Quarant’anni di spietata colonizzazione giapponese, poi la guerra. Prima quella mondiale, poi quella fratricida conosciuta come Guerra di Corea innescata da profonde divisioni ideologiche e strumentalizzate a propri fini dalle grandi potenze d’allora.
Al termine di questo conflitto milioni di morti, di feriti, senzatetto, sfollati, rifugiati, un Paese completamente distrutto e diviso. Un popolo diviso. Famiglie divise. Un retaggio che ancora oggi, a quasi 60 anni di distanza, i coreani stanno pagando a caro prezzo.
Questo dramma, che ha sconvolto l’esistenza di milioni di persone, si materializza qui a Panmunjom, al 38° parallelo, in un bordo sottile di cemento alto poco più di dieci centimetri. Tanto basta per mantenere separati 70 milioni di persone che condividono storia, lingua, cultura, tradizioni, leggende. Una striscia che anche un pupetto di pochi mesi, barcollando a quattro zampe, potrebbe facilmente superare e che invece, qui riesce a mantenere divisi eserciti tra i più potenti al mondo.
Ai fragori dei cingoli dei carri armati, alle urla dei soldati, ai pianti dei civili in fuga, ai sibili delle bombe, ora si è sostituito il silenzio. Che, però, equivale al clamore della disperazione. Un silenzio assordante che dura da quel 27 luglio 1953, quando le due delegazioni, da una parte quella nordcoreana e dall’altra quella statunitense in rappresentanza dell’ONU, apposero sul documento dell’armistizio le loro firme, fondamenta per quella striscia di cemento invalicabile.

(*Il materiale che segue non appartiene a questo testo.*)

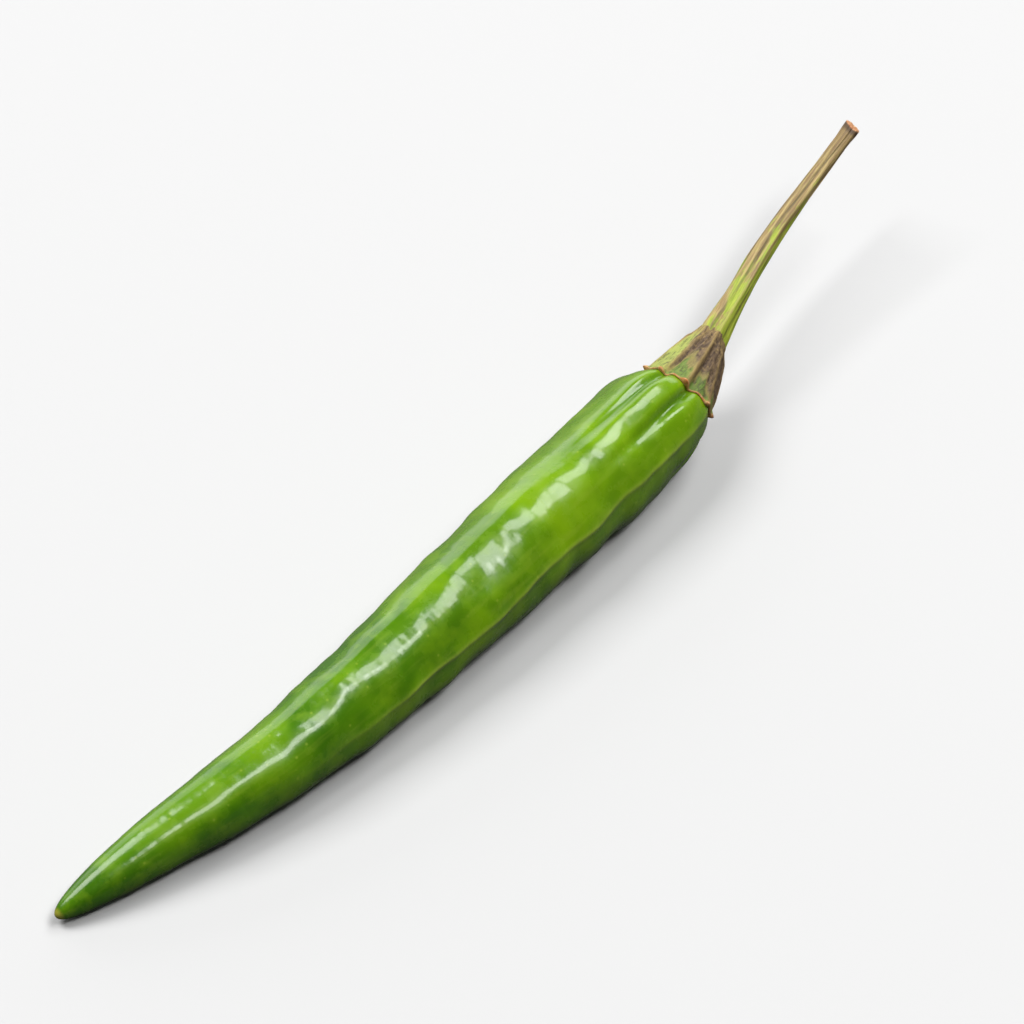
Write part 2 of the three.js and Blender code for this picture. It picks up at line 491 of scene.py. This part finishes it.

In seguito, Seoul eresse lungo tutta la DMZ un muro, questa volta vero, di cemento armato, identico a quella eretto a Berlino. La sua costruzione, come del resto quello che divide Cipro, non indignò il mondo “libero” perché eretto da una potenza ad esso alleata e per di più in prima linea a fronteggiare il “pericolo rosso”.

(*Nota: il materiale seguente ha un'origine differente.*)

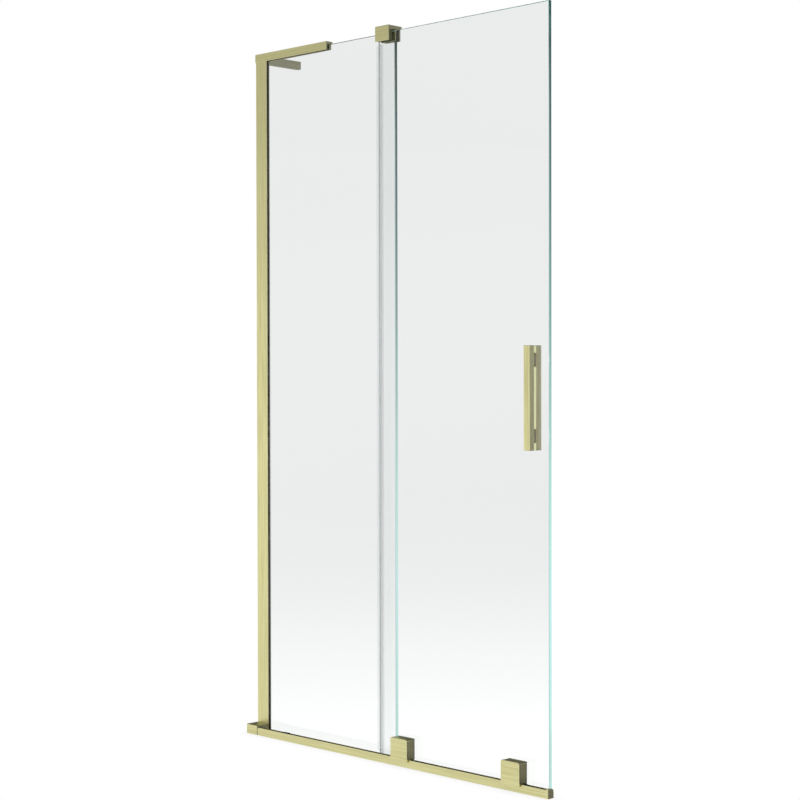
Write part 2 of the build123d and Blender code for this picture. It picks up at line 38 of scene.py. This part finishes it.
def brushed_grain():
    """Scratches of a belt-brushed surface. Across is 1 on the axes that the grain crosses, and 0 along it.

    Across Ends is the same for the faces that look along X, which are the ends of the level bars.
    """
    end_face_tilt = 0.7
    line_share = 0.35
    darkest_noise, brightest_noise = 0.37, 0.63
    group = bpy.data.node_groups.new("brushed grain", "ShaderNodeTree")
    sockets = group.interface
    for name, kind in (
        ("Across", "NodeSocketVector"),
        ("Across Ends", "NodeSocketVector"),
        ("Bright", "NodeSocketColor"),
        ("Dull", "NodeSocketColor"),
        ("Smooth", "NodeSocketFloat"),
        ("Rough", "NodeSocketFloat"),
    ):
        sockets.new_socket(name, in_out="INPUT", socket_type=kind)
    for name, kind in (
        ("Color", "NodeSocketColor"),
        ("Roughness", "NodeSocketFloat"),
        ("Height", "NodeSocketFloat"),
    ):
        sockets.new_socket(name, in_out="OUTPUT", socket_type=kind)
    nodes, links = group.nodes, group.links
    given = nodes.new("NodeGroupInput")
    result = nodes.new("NodeGroupOutput")
    place = nodes.new("ShaderNodeTexCoord")

    facing = nodes.new("ShaderNodeNewGeometry")
    split = nodes.new("ShaderNodeSeparateXYZ")
    links.new(facing.outputs["Normal"], split.inputs["Vector"])
    sideways = nodes.new("ShaderNodeMath")
    sideways.operation = "ABSOLUTE"
    links.new(split.outputs["X"], sideways.inputs[0])
    end_face = nodes.new("ShaderNodeMath")
    end_face.operation = "GREATER_THAN"
    end_face.inputs[1].default_value = end_face_tilt
    links.new(sideways.outputs["Value"], end_face.inputs[0])
    # A Mix node of vectors has its A and B at inputs 4 and 5, and its result at output 1.
    crossed = nodes.new("ShaderNodeMix")
    crossed.data_type = "VECTOR"
    links.new(end_face.outputs["Value"], crossed.inputs["Factor"])
    links.new(given.outputs["Across"], crossed.inputs[4])
    links.new(given.outputs["Across Ends"], crossed.inputs[5])

    def scratches(along, across, detail):
        """Noise drawn out along the grain, with so many waves a metre along it and across it."""
        stretch = nodes.new("ShaderNodeVectorMath")
        stretch.operation = "MULTIPLY_ADD"
        stretch.inputs[1].default_value = (across - along,) * 3
        stretch.inputs[2].default_value = (along,) * 3
        links.new(crossed.outputs[1], stretch.inputs[0])
        drawn = nodes.new("ShaderNodeVectorMath")
        drawn.operation = "MULTIPLY"
        links.new(place.outputs["Object"], drawn.inputs[0])
        links.new(stretch.outputs["Vector"], drawn.inputs[1])
        noise = nodes.new("ShaderNodeTexNoise")
        noise.inputs["Scale"].default_value = 1
        noise.inputs["Detail"].default_value = detail
        noise.inputs["Roughness"].default_value = 0.6
        links.new(drawn.outputs["Vector"], noise.inputs["Vector"])
        return noise

    bands = scratches(along=7, across=330, detail=3)
    lines = scratches(along=16, across=1300, detail=4)
    faint = nodes.new("ShaderNodeMath")
    faint.operation = "MULTIPLY"
    faint.inputs[1].default_value = line_share
    links.new(lines.outputs["Fac"], faint.inputs[0])
    both = nodes.new("ShaderNodeMath")
    both.operation = "MULTIPLY_ADD"
    both.inputs[1].default_value = 1 - line_share
    links.new(bands.outputs["Fac"], both.inputs[0])
    links.new(faint.outputs["Value"], both.inputs[2])
    contrast = nodes.new("ShaderNodeMapRange")
    contrast.inputs["From Min"].default_value = darkest_noise
    contrast.inputs["From Max"].default_value = brightest_noise
    links.new(both.outputs["Value"], contrast.inputs["Value"])

    colour = nodes.new("ShaderNodeMix")
    colour.data_type = "RGBA"
    links.new(contrast.outputs["Result"], colour.inputs["Factor"])
    links.new(given.outputs["Dull"], colour.inputs["A"])
    links.new(given.outputs["Bright"], colour.inputs["B"])
    links.new(colour.outputs["Result"], result.inputs["Color"])
    rough = nodes.new("ShaderNodeMix")
    links.new(contrast.outputs["Result"], rough.inputs["Factor"])
    links.new(given.outputs["Rough"], rough.inputs["A"])
    links.new(given.outputs["Smooth"], rough.inputs["B"])
    links.new(rough.outputs["Result"], result.inputs["Roughness"])
    links.new(contrast.outputs["Result"], result.inputs["Height"])
    return group


def painted_edge_highlight():
    """Painted highlight: white on a narrow band along the edges, standing in for the light that they catch.

    The turn is the cosine between the flat face and the edge rounded to Width. It is 1 on open faces.
    """
    first_turn, full_turn = 0.99, 0.8
    group = bpy.data.node_groups.new("painted edge highlight", "ShaderNodeTree")
    group.interface.new_socket("Width", in_out="INPUT", socket_type="NodeSocketFloat")
    group.interface.new_socket("Mask", in_out="OUTPUT", socket_type="NodeSocketFloat")
    nodes, links = group.nodes, group.links
    given = nodes.new("NodeGroupInput")
    result = nodes.new("NodeGroupOutput")
    rounded = nodes.new("ShaderNodeBevel")
    rounded.samples = 4
    links.new(given.outputs["Width"], rounded.inputs["Radius"])
    flat = nodes.new("ShaderNodeNewGeometry")
    turn = nodes.new("ShaderNodeVectorMath")
    turn.operation = "DOT_PRODUCT"
    links.new(rounded.outputs["Normal"], turn.inputs[0])
    links.new(flat.outputs["Normal"], turn.inputs[1])
    highlight_share = nodes.new("ShaderNodeMapRange")
    highlight_share.inputs["From Min"].default_value = first_turn
    highlight_share.inputs["From Max"].default_value = full_turn
    links.new(turn.outputs["Value"], highlight_share.inputs["Value"])
    links.new(highlight_share.outputs["Result"], result.inputs["Mask"])
    return group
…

Dalla mia postazione privilegiata, oggi posso vedere i volti dei turisti che, dalla parte meridionale, osservano curiosi ed emozionati, questo “Regno Eremita” con binocoli, cannocchiali, cineprese, macchine fotografiche. Hanno espressioni grevi, non so se dovute al fatto di essere consci dei tragici eventi che simbolizza Panmunjom o per la paura di essere di fronte a quello che è stato per anni descritto come un paese guidato da pazzi guerrafondai, pronti a lanciare ordigni nucleari a destra e a manca.

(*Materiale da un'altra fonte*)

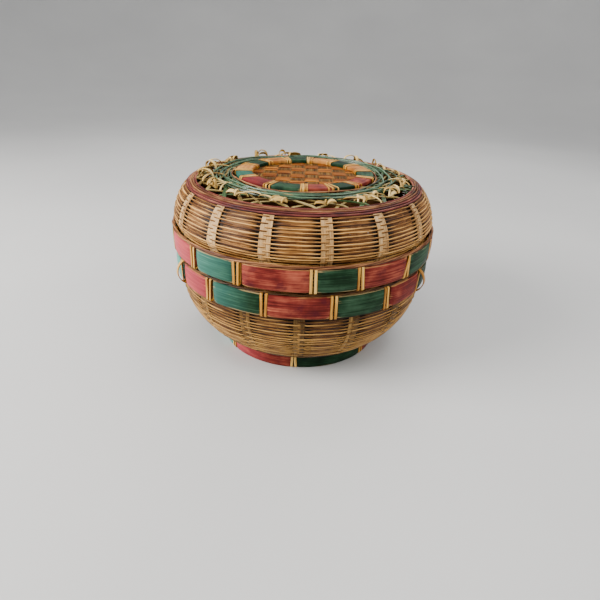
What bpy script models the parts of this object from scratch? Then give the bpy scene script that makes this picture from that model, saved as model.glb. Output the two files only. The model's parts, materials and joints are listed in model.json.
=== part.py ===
"""Lidded split root basket: a round woven body on a foot hoop, and a domed lid that lifts off.

Metres, +Z up. The origin is on the floor under the middle of the basket, and -Y is its front.
Azimuths are in degrees from the front, and grow towards +X.
"""
import math
from collections import Counter

import bmesh
import bpy

MM = 0.001

# Clearances
GAP = 0.3 * MM            # between two pieces that touch
STRIP_PLAY = 0.4 * MM     # each side of a binding strip, between a painted hoop and the wall
LID_FIT = 0.8 * MM        # between the seat collar and the lid's inner hoop

# Thicknesses of the stock
WEAVE_THICK = 1.6 * MM
STAKE_THICK = 0.9 * MM
BAND_THICK = 2.6 * MM     # painted hoops
INNER_HOOP_THICK = 2.2 * MM
LID_INNER_HOOP_THICK = 2.9 * MM
COLLAR_THICK = 2.0 * MM
STRIP_THICK = 0.7 * MM    # binding strips
MAT_THICK = 1.6 * MM
DISC_THICK = 1.4 * MM
RIM_STRAND_R = 0.6 * MM
SLAT_THICK = 0.8 * MM     # diagonal slats of the openwork

# Painted hoops. The lid's hoops take their radii from the body's, further down
BODY_HOOP_R = 100.0 * MM
BODY_HOOP_LOW = 64.0 * MM
BODY_HOOP_HEIGHT = 16.0 * MM
LID_HOOP_HEIGHT = 15.5 * MM
FOOT_R = 66.0 * MM
FOOT_HEIGHT = 11.2 * MM
TOP_HOOP_WIDTH = 12.0 * MM
TOP_HOOP_THICK = 2.0 * MM

# How far the bindings draw a hoop in, and how full its fields stand between them
PINCH = 1.1 * MM
FIELD_BULGE = 0.5 * MM
WRAP_WIDTH = 4.6 * MM
FOOT_WRAP_WIDTH = 5.4 * MM
TOP_WRAP_WIDTH = 4.4 * MM
PINCH_RUN = 5.0 * MM      # length over which a field swells beside its binding

# Bindings: the azimuths seen from the front, and the fields on the rest of the ring
BODY_BINDINGS = (-60.0, -38.5, -13.5, 12.7, 35.5, 58.5)
BODY_HIDDEN_FIELDS = 11
LID_BINDINGS = (-69.0, -46.5, -24.0, 4.5, 22.0, 44.5, 67.0)
LID_HIDDEN_FIELDS = 10
FOOT_BINDINGS = (-35.0, -2.7, 31.0)
FOOT_HIDDEN_FIELDS = 8
TOP_BINDINGS = (-85.0, -60.0, -29.0, 0.0, 22.0, 45.0, 72.0, 100.0)
TOP_HIDDEN_FIELDS = 7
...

Le guardie nord e sud coreane si scrutano a vicenda. Nei loro occhi non vedo odio, neppure rancore, ma noia, quella sì. Le giornate passano lente, monotone, tutte uguali da 50 anni a questa parte. Solo qualche allarme, di tanto in tanto, e del resto subito rientrato, ha aumentato la tensione. Se invasione ci dovrebbe essere, non è certo da qui che inizierebbe.
Giornate lente, scandite dal ritmo cadenzato dei passi al cambio delle guardie o dalle bandiere che garriscono svogliatamente al vento. Il vento… Solo lui, assieme agli uccelli ed alle nuvole, che non conosce confini. Neppure qui a Panmunjom.